(Required work): Give back the entire listing verbatim.

(Dataset extract):
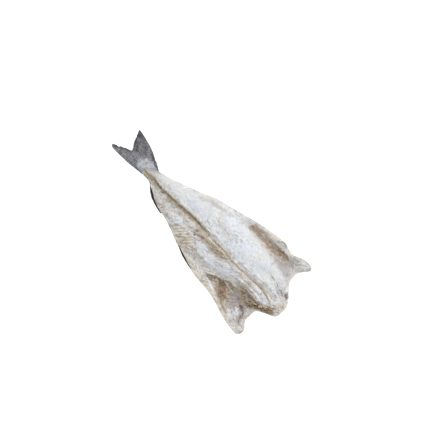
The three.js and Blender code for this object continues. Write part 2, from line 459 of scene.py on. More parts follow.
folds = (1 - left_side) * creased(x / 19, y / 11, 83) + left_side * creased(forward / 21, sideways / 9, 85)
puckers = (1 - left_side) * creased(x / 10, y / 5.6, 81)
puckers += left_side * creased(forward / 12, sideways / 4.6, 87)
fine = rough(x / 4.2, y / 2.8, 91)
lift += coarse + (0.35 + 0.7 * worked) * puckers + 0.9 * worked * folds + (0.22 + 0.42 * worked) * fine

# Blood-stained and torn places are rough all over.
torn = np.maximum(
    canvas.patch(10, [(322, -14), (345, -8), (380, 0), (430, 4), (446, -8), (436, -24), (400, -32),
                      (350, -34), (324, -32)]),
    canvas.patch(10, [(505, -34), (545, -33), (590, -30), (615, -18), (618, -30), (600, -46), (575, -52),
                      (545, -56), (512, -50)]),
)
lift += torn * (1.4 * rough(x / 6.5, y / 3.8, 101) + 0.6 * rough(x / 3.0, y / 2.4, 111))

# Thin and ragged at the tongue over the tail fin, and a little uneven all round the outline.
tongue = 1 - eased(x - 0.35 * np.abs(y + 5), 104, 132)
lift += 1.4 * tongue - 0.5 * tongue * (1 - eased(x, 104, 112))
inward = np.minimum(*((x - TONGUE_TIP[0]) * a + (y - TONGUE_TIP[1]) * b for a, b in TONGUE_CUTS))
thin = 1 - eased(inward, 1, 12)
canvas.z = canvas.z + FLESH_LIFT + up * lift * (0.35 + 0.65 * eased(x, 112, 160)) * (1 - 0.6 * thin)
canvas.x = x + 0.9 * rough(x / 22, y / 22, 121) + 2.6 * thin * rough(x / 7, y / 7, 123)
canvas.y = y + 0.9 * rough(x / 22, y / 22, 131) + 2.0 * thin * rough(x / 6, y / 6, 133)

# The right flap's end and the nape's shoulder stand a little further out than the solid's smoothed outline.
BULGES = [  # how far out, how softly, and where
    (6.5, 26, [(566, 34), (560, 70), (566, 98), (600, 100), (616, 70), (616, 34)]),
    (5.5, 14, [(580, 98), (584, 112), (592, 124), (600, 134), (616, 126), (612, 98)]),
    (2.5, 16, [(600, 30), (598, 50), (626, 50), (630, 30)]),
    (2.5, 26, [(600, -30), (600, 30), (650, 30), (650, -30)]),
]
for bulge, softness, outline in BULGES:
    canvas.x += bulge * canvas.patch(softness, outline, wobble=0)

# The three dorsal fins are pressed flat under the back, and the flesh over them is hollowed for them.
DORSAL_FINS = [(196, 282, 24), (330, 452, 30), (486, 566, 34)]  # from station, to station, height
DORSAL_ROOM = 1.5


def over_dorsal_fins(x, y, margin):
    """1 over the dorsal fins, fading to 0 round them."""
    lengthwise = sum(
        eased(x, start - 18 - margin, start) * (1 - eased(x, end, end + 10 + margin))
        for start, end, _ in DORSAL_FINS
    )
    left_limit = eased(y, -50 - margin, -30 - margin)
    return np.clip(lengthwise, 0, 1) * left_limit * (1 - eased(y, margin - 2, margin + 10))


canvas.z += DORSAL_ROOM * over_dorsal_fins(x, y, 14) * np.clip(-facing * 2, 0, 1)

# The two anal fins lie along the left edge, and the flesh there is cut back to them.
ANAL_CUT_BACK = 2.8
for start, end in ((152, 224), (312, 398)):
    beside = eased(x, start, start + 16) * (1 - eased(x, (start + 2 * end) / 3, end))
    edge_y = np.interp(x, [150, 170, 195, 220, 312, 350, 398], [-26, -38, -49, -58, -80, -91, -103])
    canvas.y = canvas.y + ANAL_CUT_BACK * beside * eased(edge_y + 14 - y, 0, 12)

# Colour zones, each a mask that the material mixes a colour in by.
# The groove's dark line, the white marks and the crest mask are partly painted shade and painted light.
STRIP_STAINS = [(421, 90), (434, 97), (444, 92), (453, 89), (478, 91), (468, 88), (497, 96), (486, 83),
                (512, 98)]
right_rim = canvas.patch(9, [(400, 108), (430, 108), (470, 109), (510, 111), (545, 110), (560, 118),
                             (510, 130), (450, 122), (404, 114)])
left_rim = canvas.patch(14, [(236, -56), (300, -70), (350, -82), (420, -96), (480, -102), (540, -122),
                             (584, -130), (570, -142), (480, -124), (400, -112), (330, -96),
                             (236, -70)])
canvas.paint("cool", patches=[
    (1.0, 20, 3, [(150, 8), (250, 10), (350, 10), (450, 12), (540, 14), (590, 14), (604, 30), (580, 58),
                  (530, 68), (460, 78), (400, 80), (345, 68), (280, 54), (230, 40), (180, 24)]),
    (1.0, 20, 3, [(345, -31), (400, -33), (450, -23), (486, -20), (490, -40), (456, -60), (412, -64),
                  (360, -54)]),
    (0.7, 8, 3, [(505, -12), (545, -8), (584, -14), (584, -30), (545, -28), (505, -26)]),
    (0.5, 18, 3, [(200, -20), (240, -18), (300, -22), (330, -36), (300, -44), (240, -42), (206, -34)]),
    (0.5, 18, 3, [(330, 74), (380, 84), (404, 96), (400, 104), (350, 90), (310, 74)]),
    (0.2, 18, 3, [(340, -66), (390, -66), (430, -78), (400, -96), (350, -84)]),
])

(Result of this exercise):
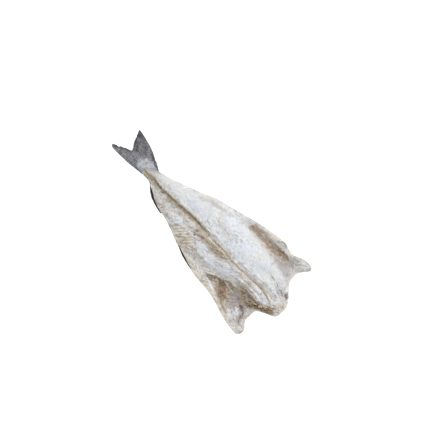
The three.js and Blender code for this object continues. Write part 2, from line 459 of scene.py on. More parts follow.
folds = (1 - left_side) * creased(x / 19, y / 11, 83) + left_side * creased(forward / 21, sideways / 9, 85)
puckers = (1 - left_side) * creased(x / 10, y / 5.6, 81)
puckers += left_side * creased(forward / 12, sideways / 4.6, 87)
fine = rough(x / 4.2, y / 2.8, 91)
lift += coarse + (0.35 + 0.7 * worked) * puckers + 0.9 * worked * folds + (0.22 + 0.42 * worked) * fine

# Blood-stained and torn places are rough all over.
torn = np.maximum(
    canvas.patch(10, [(322, -14), (345, -8), (380, 0), (430, 4), (446, -8), (436, -24), (400, -32),
                      (350, -34), (324, -32)]),
    canvas.patch(10, [(505, -34), (545, -33), (590, -30), (615, -18), (618, -30), (600, -46), (575, -52),
                      (545, -56), (512, -50)]),
)
lift += torn * (1.4 * rough(x / 6.5, y / 3.8, 101) + 0.6 * rough(x / 3.0, y / 2.4, 111))

# Thin and ragged at the tongue over the tail fin, and a little uneven all round the outline.
tongue = 1 - eased(x - 0.35 * np.abs(y + 5), 104, 132)
lift += 1.4 * tongue - 0.5 * tongue * (1 - eased(x, 104, 112))
inward = np.minimum(*((x - TONGUE_TIP[0]) * a + (y - TONGUE_TIP[1]) * b for a, b in TONGUE_CUTS))
thin = 1 - eased(inward, 1, 12)
canvas.z = canvas.z + FLESH_LIFT + up * lift * (0.35 + 0.65 * eased(x, 112, 160)) * (1 - 0.6 * thin)
canvas.x = x + 0.9 * rough(x / 22, y / 22, 121) + 2.6 * thin * rough(x / 7, y / 7, 123)
canvas.y = y + 0.9 * rough(x / 22, y / 22, 131) + 2.0 * thin * rough(x / 6, y / 6, 133)

# The right flap's end and the nape's shoulder stand a little further out than the solid's smoothed outline.
BULGES = [  # how far out, how softly, and where
    (6.5, 26, [(566, 34), (560, 70), (566, 98), (600, 100), (616, 70), (616, 34)]),
    (5.5, 14, [(580, 98), (584, 112), (592, 124), (600, 134), (616, 126), (612, 98)]),
    (2.5, 16, [(600, 30), (598, 50), (626, 50), (630, 30)]),
    (2.5, 26, [(600, -30), (600, 30), (650, 30), (650, -30)]),
]
for bulge, softness, outline in BULGES:
    canvas.x += bulge * canvas.patch(softness, outline, wobble=0)

# The three dorsal fins are pressed flat under the back, and the flesh over them is hollowed for them.
DORSAL_FINS = [(196, 282, 24), (330, 452, 30), (486, 566, 34)]  # from station, to station, height
DORSAL_ROOM = 1.5


def over_dorsal_fins(x, y, margin):
    """1 over the dorsal fins, fading to 0 round them."""
    lengthwise = sum(
        eased(x, start - 18 - margin, start) * (1 - eased(x, end, end + 10 + margin))
        for start, end, _ in DORSAL_FINS
    )
    left_limit = eased(y, -50 - margin, -30 - margin)
    return np.clip(lengthwise, 0, 1) * left_limit * (1 - eased(y, margin - 2, margin + 10))


canvas.z += DORSAL_ROOM * over_dorsal_fins(x, y, 14) * np.clip(-facing * 2, 0, 1)

# The two anal fins lie along the left edge, and the flesh there is cut back to them.
ANAL_CUT_BACK = 2.8
for start, end in ((152, 224), (312, 398)):
    beside = eased(x, start, start + 16) * (1 - eased(x, (start + 2 * end) / 3, end))
    edge_y = np.interp(x, [150, 170, 195, 220, 312, 350, 398], [-26, -38, -49, -58, -80, -91, -103])
    canvas.y = canvas.y + ANAL_CUT_BACK * beside * eased(edge_y + 14 - y, 0, 12)

# Colour zones, each a mask that the material mixes a colour in by.
# The groove's dark line, the white marks and the crest mask are partly painted shade and painted light.
STRIP_STAINS = [(421, 90), (434, 97), (444, 92), (453, 89), (478, 91), (468, 88), (497, 96), (486, 83),
                (512, 98)]
right_rim = canvas.patch(9, [(400, 108), (430, 108), (470, 109), (510, 111), (545, 110), (560, 118),
                             (510, 130), (450, 122), (404, 114)])
left_rim = canvas.patch(14, [(236, -56), (300, -70), (350, -82), (420, -96), (480, -102), (540, -122),
                             (584, -130), (570, -142), (480, -124), (400, -112), (330, -96),
                             (236, -70)])
canvas.paint("cool", patches=[
    (1.0, 20, 3, [(150, 8), (250, 10), (350, 10), (450, 12), (540, 14), (590, 14), (604, 30), (580, 58),
                  (530, 68), (460, 78), (400, 80), (345, 68), (280, 54), (230, 40), (180, 24)]),
    (1.0, 20, 3, [(345, -31), (400, -33), (450, -23), (486, -20), (490, -40), (456, -60), (412, -64),
                  (360, -54)]),
    (0.7, 8, 3, [(505, -12), (545, -8), (584, -14), (584, -30), (545, -28), (505, -26)]),
    (0.5, 18, 3, [(200, -20), (240, -18), (300, -22), (330, -36), (300, -44), (240, -42), (206, -34)]),
    (0.5, 18, 3, [(330, 74), (380, 84), (404, 96), (400, 104), (350, 90), (310, 74)]),
    (0.2, 18, 3, [(340, -66), (390, -66), (430, -78), (400, -96), (350, -84)]),
])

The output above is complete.